With the entry into force of the Association Agreement in 2013, trade relations between the two regions increased but did not, however, receive the desired boost. According to EUROSTAT, trade between the EU and Central America amounted to 12 billion euro in 2013 and stayed approximately the same in 2018 (see chart below). It is important to remember that the main EU imports from CA are mostly primary products while the main exports to CA regard machineries and products with higher added value.
Several reasons explain this meagre trend. First of all, the Association Agreement entered into force in a period of world economic slowdown, which affected bilateral trade relations. But another main reason can be attributed to a lack of effective communication. Despite the investments the EU made to inform and help small and medium enterprises (SME) especially in both regions to grasp the potential benefits from the agreement, SMEs still largely ignore its main features. In fact, especially from the European viewpoint, CA is still mainly seen as a region destined for cooperation and not so much as an important market. Third, it must also be said that CA countries still maintain their peculiarities, even in the regulatory and organizational field, and have implemented the Association Agreement in different ways, at the expense of the overall coherence of regional cooperation. This means that some countries have proved to be more efficient and effective, as well as more open, in implementing the benefits of a sort of "free trade agreement" between the two regions, while in other circumstances barriers sometimes erected by incorrectly applied duties, or other obstacles, have discouraged the entry of European products into Central America.

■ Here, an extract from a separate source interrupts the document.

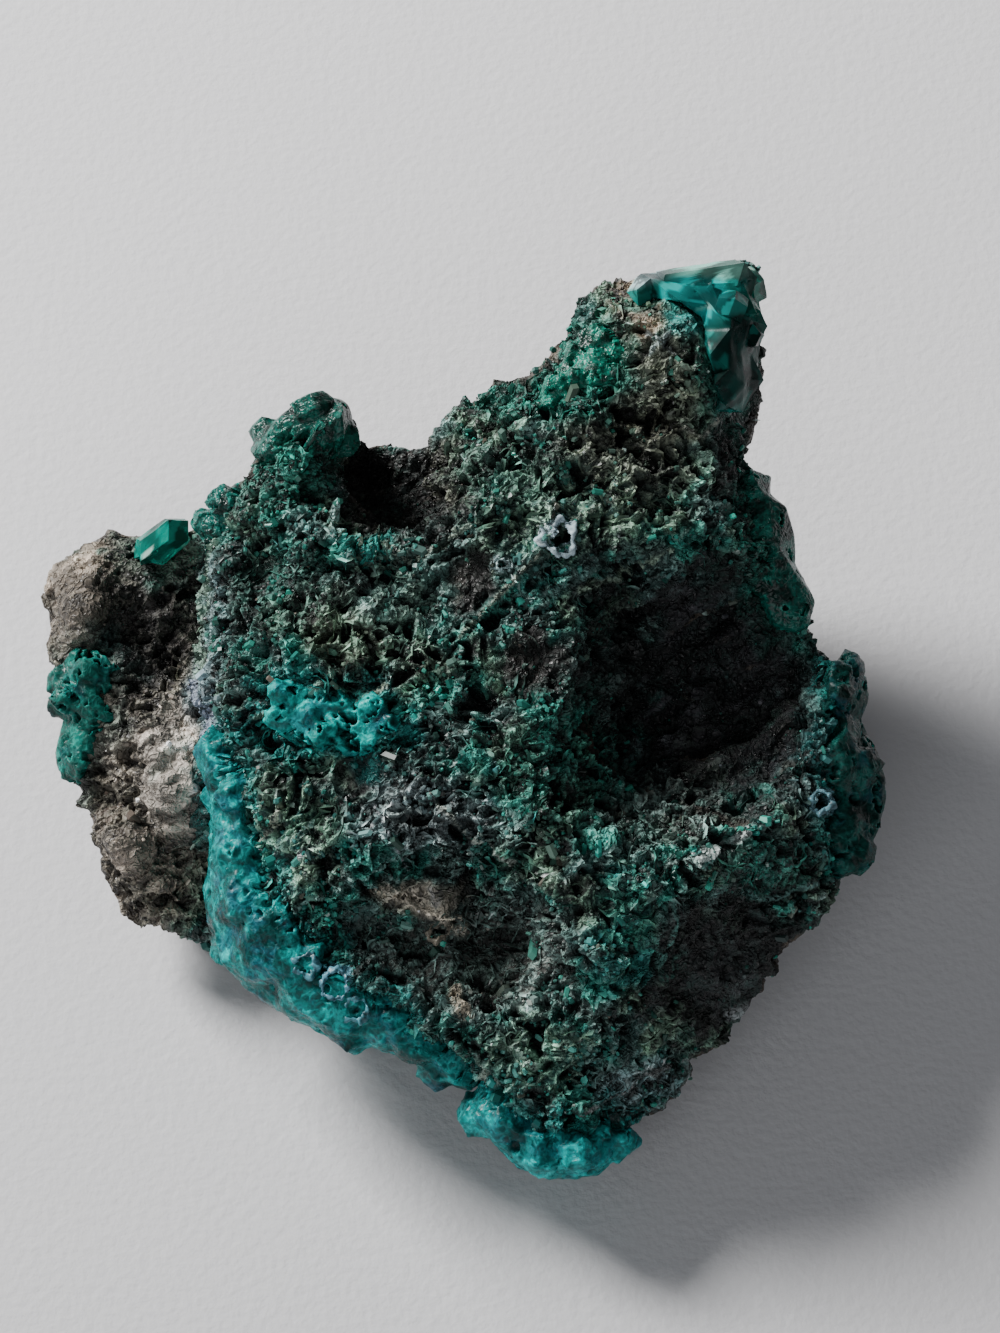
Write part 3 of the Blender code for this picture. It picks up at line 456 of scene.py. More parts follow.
def chip_at(place, size):
    """Of a broken face: its height, about -1 to 1, a number of its own, 0 to 1, and how far its border is."""
    spot = place / size + drift(place / size * 0.7, (0, 23, 0)) * 0.5
    distances, centres = noise.voronoi(spot)
    lean = noise.cell_vector(centres[0] * 7.3) - Vector((0.5, 0.5, 0.5))
    return (spot - centres[0]).dot(lean) * 3, noise.cell(centres[0] * 3.1), distances[1] - distances[0]


def to_mode(name):
    bpy.ops.object.mode_set(mode=name)


def take_up(obj):
    """Selects one object alone."""
    bpy.ops.object.select_all(action="DESELECT")
    obj.select_set(True)
    bpy.context.view_layer.objects.active = obj


def choose_faces(obj, chosen=True):
    """Edit mode with just the chosen faces selected, or all of them."""
    take_up(obj)
    to_mode("EDIT")
    bpy.ops.mesh.select_mode(type="FACE")
    bpy.ops.mesh.select_all(action="DESELECT")
    to_mode("OBJECT")
    obj.data.polygons.foreach_set("select", np.full(len(obj.data.polygons), chosen))
    to_mode("EDIT")


def copy_node(node, name):
    """A piece that starts as a copy of a solid of the frame, with its corners merged."""
    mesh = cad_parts[node].data.copy()
    mesh.materials.clear()
    mesh.name = name
    obj = add_object(name, mesh)
    choose_faces(obj)
    bpy.ops.mesh.remove_doubles(threshold=0.000001)
    to_mode("OBJECT")
    return obj


def apply_modifier(obj, kind, **settings):
    take_up(obj)
    modifier = obj.modifiers.new(kind.title(), kind)
    for key, value in settings.items():
        setattr(modifier, key, value)
    bpy.ops.object.modifier_apply(modifier=modifier.name)


def face_values(obj, name):
    values = np.empty(len(obj.data.polygons) * 3)
    obj.data.polygons.foreach_get(name, values)
    return values.reshape(-1, 3)


def fill_out_knob(obj):
    """The knob's broad top leans out towards the notch."""
    places = vertex_values(obj, "co")
    across, up, out = show_places(places)
    near = np.exp(-((across - KNOB_TOP[0]) ** 2 + (up - KNOB_TOP[1]) ** 2) / 4.5)
    move_vertices(obj, places + np.outer(near, (ACROSS * 0.8 + UP * 0.6) * KNOB_PUSH * MM))


rock = copy_node("host_rock", "rock")
apply_modifier(rock, "REMESH", mode="VOXEL", voxel_size=ROCK_VOXEL)
apply_modifier(rock, "SMOOTH", factor=0.5, iterations=3)
choose_faces(rock, face_values(rock, "normal") @ np.array(OUT) > 0.05)
bpy.ops.mesh.subdivide(number_cuts=1)
to_mode("OBJECT")
apply_modifier(rock, "TRIANGULATE")
fill_out_knob(rock)

places, normals = vertex_values(rock, "co"), vertex_values(rock, "normal")
tint, crest, pitted = ground_at(places, normals)
near = in_mm(places)
pits = np.array([pit_at(p) for p in near])
streaks = drawn_out(places)
boxes = np.array([boxwork_at(p) for p in streaks])
chips = np.array([chip_at(p, CHIP_SIZE) for p in streaks])
flakes = np.array([chip_at(p, CHIP_SIZE * 0.42) for p in streaks])
crag = cloud(near, CRAG_SIZE, 6, 4)
depth = PIT_DEPTH * pits * ramp(0.1, 0.8, pitted) + BOX_DEPTH * boxes[:, 1] * (0.25 + 0.75 * pitted)
above_foot = ramp(*FOOT_RISE, places[:, 2] / MM)
lift = CRAG * crag + CRAG * cloud(near, CRAG_SIZE * 2.2, 52, 2) - depth + 0.14 * boxes[:, 0] * pitted + 0.2
lift += CHIP_RISE * (chips[:, 0] + 0.4 * flakes[:, 0]) * (0.4 + 0.6 * pitted)
tint *= np.exp(1.1 * (chips[:, 1] - 0.5) + 0.9 * (flakes[:, 1] - 0.5))[:, None]
# A few chips take the pale wall colour: pale shards that partly stand in as painted glints.
tint = blend(tint, crest, 0.55 * ramp(0.8, 0.84, flakes[:, 1]) * pitted)
# hollow: how deep a point lies in the pits and cells. The shader darkens the colour by it: partly dark rock, partly
# painted shade.
hollow = np.clip(pits * 0.85 * ramp(0.1, 0.8, pitted) + boxes[:, 1] * 0.55 * (0.3 + 0.7 * pitted), 0, 1)
border = (1 - ramp(0.03, 0.14, chips[:, 2])) * ramp(-0.1, 0.3, cloud(near, 2.2, 51, 2))
wall = np.clip(np.maximum(boxes[:, 0], border) * (1 - 0.7 * pits), 0, 1) * (0.2 + 0.8 * pitted)
add_rings_and_blades(places, lift, crest, wall, hollow)
under_clear = near_growth(clear_growths, places, 0, 2.2)
lift += (np.minimum(lift, -0.3) - lift) * under_clear
places += normals * (lift * above_foot * MM)[:, None]
places[:, 2] = np.maximum(places[:, 2], 0.0)
move_vertices(rock, places)
for name, values in (("tint", tint), ("crest", crest), ("pit", hollow), ("wall", wall)):
    store(rock, name, values)


def worked_out(tree, operation, first, second=0.5):
    """A sum on an output and a second output or number."""
    node = add_node(tree, "Math", links={0: first}, operation=operation)
    if isinstance(second, float):
        node.inputs[1].default_value = second
    else:
        tree.links.new(second, node.inputs[1])
    return node.outputs[0]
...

Case study: the effect of the Association Agreement on Italian-Guatemalan relations
The prospects for the development of trade relations between Italy and Guatemala are extremely optimistic. The entry into force of the Association Agreement removed the high tariff burden and facilitated customs procedures for Italian exports to Guatemala. Moreover, the consolidation of the operations of the Italian Chamber of Commerce has given excellent results in increasing knowledge of the benefits of the agreement. Like its European peers, Italy exports to Guatemala mostly machinery and equipment, chemicals, basic pharmaceutical products and pharmaceutical preparations. The Italian case demonstrates that, despite increasing global competition, Italy was able to exploit the benefits of the Association Agreement increasing its exports to Guatemala also in more traditional sectors such as textiles, garments and agri-food products.